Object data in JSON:
>> START

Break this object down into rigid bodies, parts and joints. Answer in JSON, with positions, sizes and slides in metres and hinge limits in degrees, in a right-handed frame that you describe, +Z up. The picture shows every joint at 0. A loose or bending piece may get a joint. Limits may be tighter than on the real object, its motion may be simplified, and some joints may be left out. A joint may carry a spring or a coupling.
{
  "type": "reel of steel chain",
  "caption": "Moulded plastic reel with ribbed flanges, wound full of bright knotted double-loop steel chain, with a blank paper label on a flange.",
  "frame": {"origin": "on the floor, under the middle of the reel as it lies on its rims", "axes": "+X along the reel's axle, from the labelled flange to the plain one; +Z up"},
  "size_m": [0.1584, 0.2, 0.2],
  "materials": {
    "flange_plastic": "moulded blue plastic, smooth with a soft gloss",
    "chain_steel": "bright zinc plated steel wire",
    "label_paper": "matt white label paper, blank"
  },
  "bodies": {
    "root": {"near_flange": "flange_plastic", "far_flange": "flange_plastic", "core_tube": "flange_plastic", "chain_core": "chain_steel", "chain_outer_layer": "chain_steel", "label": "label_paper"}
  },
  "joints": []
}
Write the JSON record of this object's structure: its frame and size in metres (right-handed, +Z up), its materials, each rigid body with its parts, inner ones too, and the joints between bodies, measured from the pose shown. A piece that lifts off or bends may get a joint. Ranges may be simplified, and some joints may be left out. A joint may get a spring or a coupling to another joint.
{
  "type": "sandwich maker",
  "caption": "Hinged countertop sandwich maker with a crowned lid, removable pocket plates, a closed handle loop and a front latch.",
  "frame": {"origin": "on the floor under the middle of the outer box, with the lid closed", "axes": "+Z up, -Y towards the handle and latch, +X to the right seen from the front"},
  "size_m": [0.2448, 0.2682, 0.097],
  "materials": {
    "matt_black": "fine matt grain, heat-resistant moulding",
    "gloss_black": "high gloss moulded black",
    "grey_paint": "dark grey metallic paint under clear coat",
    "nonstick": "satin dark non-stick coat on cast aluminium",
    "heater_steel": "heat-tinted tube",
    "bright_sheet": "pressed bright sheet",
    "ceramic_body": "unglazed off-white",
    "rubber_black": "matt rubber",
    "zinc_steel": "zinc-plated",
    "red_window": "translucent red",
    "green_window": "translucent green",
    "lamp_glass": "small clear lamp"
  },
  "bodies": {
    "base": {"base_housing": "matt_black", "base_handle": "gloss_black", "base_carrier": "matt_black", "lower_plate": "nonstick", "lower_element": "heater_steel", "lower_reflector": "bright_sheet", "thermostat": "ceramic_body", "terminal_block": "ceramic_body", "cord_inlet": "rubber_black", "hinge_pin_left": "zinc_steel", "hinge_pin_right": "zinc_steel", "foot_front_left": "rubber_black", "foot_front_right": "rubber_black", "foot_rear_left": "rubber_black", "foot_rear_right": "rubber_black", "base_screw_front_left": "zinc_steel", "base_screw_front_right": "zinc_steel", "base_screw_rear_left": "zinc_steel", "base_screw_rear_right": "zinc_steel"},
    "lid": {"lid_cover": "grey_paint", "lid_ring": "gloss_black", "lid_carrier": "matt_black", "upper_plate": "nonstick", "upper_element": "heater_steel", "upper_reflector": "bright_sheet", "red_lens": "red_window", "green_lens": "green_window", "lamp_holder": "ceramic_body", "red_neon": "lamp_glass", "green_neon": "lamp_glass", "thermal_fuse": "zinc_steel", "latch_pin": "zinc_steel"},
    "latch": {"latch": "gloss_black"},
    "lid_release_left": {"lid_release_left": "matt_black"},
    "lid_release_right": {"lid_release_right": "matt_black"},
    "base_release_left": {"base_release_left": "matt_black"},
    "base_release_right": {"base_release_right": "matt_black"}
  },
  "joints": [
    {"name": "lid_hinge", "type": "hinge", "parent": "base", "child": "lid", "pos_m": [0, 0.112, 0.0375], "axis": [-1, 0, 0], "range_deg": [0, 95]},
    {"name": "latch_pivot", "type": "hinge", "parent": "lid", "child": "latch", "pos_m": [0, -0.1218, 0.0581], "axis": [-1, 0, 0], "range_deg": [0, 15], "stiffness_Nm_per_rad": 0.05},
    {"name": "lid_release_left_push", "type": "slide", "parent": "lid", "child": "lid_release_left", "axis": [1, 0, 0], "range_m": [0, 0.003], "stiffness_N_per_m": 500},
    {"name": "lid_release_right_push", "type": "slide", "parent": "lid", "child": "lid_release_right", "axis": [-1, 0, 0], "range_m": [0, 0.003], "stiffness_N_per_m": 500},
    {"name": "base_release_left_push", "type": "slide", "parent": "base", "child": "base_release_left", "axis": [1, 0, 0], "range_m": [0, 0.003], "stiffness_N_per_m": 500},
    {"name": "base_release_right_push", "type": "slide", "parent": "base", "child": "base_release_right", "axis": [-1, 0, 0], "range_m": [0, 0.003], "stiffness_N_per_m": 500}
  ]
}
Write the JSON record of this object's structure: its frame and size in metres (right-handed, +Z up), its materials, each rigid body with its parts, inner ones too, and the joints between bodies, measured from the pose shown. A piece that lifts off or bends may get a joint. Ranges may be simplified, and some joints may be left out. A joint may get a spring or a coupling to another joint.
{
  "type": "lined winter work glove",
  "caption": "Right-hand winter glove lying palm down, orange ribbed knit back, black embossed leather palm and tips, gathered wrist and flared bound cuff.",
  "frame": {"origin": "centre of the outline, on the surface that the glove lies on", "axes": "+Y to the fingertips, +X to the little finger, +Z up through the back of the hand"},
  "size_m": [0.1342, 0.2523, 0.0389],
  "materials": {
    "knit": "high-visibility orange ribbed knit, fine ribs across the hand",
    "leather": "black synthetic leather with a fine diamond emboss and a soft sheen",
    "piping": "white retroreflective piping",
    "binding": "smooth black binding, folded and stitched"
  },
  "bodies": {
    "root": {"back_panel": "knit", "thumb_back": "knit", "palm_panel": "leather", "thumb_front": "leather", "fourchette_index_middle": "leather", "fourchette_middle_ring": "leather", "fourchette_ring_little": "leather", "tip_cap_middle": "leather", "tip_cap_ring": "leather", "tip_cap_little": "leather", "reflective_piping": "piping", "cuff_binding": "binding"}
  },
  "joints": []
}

>> END
>> START

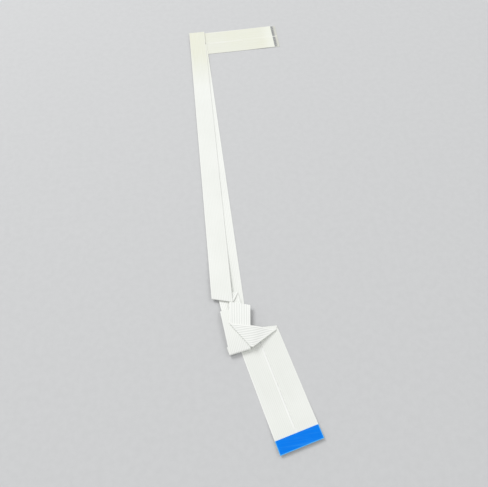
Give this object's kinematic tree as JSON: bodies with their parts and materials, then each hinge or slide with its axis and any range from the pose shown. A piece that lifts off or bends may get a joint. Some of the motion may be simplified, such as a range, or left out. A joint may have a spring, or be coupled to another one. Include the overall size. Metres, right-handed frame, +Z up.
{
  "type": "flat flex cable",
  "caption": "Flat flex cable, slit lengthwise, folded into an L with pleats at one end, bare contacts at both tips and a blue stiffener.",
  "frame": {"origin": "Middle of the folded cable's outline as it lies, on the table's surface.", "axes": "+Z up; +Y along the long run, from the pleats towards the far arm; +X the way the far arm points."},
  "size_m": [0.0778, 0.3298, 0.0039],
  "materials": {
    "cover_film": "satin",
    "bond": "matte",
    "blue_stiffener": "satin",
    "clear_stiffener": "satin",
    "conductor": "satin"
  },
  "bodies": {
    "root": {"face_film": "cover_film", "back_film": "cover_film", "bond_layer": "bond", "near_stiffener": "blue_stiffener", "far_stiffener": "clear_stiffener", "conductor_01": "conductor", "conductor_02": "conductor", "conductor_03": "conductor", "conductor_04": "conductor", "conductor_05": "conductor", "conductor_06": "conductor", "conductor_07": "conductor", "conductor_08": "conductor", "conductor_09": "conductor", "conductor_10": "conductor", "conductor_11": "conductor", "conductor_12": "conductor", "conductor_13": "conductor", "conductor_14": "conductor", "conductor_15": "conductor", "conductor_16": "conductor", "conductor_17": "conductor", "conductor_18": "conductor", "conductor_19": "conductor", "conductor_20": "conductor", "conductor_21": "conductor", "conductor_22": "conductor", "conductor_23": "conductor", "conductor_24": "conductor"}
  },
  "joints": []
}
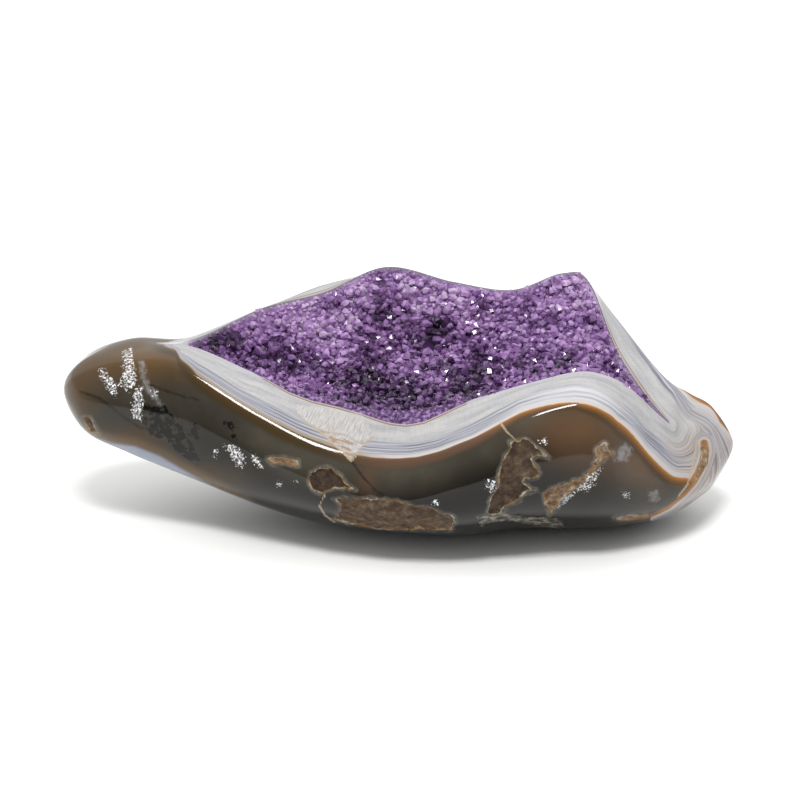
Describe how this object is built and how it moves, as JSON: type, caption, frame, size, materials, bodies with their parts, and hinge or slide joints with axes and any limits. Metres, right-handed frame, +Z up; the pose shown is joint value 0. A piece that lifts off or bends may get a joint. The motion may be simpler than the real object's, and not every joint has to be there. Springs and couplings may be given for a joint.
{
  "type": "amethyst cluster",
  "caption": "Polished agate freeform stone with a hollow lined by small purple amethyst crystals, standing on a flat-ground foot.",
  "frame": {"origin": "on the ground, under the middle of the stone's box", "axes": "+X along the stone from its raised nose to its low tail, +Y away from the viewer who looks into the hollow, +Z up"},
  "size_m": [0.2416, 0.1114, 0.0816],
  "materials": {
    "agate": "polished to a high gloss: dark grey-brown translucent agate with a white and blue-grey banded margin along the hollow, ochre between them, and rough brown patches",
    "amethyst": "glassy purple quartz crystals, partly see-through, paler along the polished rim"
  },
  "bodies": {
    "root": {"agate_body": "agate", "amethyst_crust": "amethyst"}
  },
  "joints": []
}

>> END
>> START

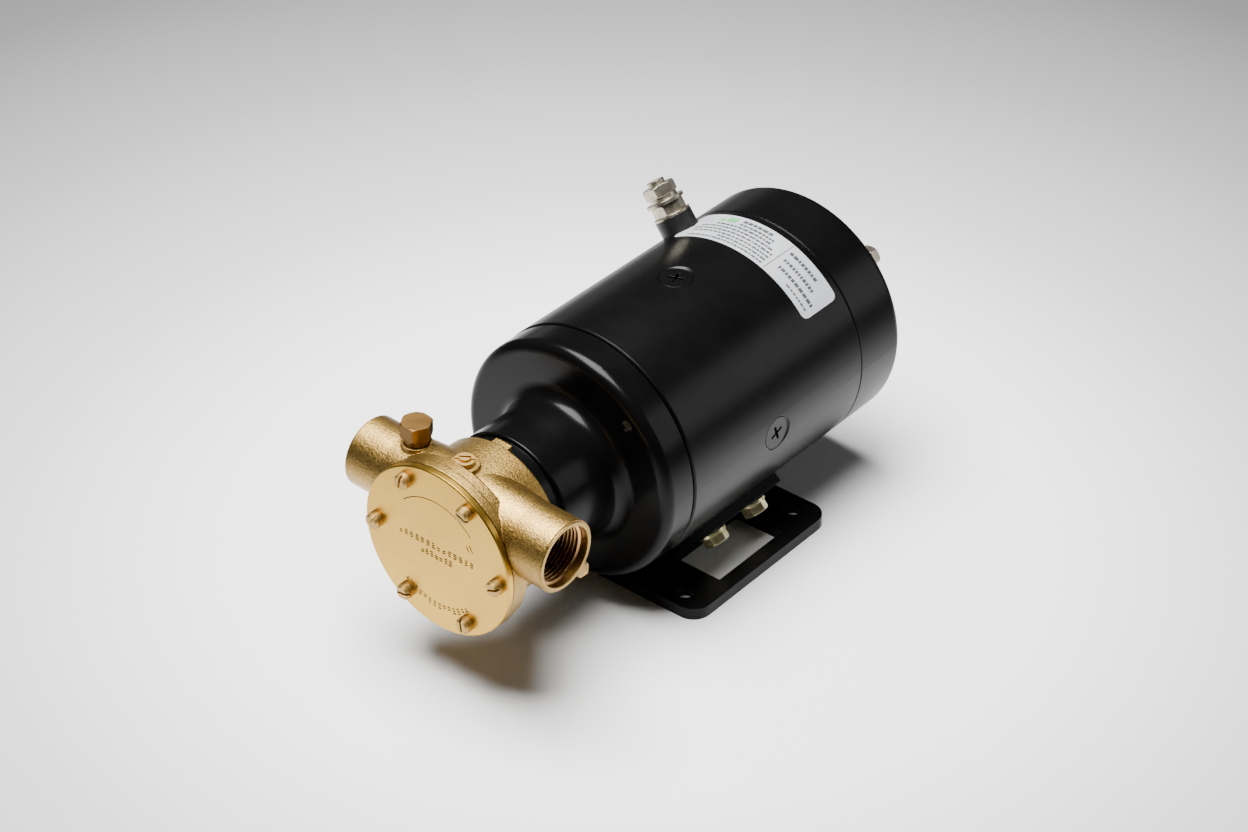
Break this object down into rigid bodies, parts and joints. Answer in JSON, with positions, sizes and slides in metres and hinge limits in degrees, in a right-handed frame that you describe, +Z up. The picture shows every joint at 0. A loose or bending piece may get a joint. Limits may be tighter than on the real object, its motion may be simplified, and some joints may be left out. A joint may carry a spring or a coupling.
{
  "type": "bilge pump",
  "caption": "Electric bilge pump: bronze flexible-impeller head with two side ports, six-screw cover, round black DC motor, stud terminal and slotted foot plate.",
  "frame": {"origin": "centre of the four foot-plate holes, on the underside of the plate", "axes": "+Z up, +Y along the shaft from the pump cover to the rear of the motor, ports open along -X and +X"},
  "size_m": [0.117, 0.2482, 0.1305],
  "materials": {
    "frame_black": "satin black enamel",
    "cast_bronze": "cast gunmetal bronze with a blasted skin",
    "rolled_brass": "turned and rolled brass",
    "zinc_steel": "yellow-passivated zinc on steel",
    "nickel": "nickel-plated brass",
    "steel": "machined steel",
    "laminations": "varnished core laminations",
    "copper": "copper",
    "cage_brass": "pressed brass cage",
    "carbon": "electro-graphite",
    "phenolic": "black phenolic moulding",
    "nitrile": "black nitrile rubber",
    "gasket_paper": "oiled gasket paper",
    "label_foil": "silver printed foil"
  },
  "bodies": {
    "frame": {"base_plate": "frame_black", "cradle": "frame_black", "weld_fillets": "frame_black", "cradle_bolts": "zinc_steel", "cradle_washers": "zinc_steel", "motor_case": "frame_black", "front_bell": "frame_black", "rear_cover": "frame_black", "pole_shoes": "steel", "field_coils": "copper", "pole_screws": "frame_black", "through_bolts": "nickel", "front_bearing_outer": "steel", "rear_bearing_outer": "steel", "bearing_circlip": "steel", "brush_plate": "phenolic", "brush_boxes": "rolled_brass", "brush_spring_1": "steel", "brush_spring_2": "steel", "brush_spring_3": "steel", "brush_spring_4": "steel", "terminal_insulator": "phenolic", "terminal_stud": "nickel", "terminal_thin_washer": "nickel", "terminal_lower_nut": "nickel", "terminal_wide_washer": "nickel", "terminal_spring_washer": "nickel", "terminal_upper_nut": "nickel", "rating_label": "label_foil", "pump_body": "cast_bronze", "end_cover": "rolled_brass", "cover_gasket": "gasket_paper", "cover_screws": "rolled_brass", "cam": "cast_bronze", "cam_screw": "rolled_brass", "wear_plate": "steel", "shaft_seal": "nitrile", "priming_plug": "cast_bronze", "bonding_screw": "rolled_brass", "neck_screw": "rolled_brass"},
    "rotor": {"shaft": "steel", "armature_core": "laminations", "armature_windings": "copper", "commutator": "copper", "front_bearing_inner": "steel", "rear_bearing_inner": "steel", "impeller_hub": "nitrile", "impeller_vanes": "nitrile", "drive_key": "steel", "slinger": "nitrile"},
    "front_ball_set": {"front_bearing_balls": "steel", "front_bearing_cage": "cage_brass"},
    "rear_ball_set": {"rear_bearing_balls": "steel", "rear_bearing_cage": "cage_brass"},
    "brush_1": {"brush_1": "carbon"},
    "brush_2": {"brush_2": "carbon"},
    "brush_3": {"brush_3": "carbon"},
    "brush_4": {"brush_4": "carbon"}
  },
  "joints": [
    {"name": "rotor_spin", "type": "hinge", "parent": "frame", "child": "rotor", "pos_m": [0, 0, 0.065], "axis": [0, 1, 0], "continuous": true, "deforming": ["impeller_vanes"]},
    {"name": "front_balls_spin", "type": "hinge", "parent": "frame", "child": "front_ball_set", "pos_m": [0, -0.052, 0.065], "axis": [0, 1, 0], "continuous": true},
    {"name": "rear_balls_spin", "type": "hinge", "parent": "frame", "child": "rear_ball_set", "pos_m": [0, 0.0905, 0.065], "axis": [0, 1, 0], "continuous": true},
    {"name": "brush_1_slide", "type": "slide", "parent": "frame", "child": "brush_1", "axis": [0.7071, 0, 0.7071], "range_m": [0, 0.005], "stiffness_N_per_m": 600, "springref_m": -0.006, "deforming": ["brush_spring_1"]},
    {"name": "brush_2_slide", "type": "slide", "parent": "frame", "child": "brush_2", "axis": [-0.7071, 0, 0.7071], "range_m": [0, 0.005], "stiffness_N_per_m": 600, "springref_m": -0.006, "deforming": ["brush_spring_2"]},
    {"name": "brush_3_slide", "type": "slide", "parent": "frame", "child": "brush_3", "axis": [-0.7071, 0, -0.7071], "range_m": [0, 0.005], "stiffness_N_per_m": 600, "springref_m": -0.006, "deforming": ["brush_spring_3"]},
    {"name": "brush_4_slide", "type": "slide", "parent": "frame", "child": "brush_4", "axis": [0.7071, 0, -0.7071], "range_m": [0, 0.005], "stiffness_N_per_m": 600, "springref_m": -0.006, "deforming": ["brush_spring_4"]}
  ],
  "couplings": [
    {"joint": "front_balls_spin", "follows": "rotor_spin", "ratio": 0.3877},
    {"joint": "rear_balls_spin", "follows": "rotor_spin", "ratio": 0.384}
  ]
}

>> END

## WORK TO COMPLETE
Identify how many lines in the entries above include the string "their", then state that number alone.

## WRITTEN ANSWER
2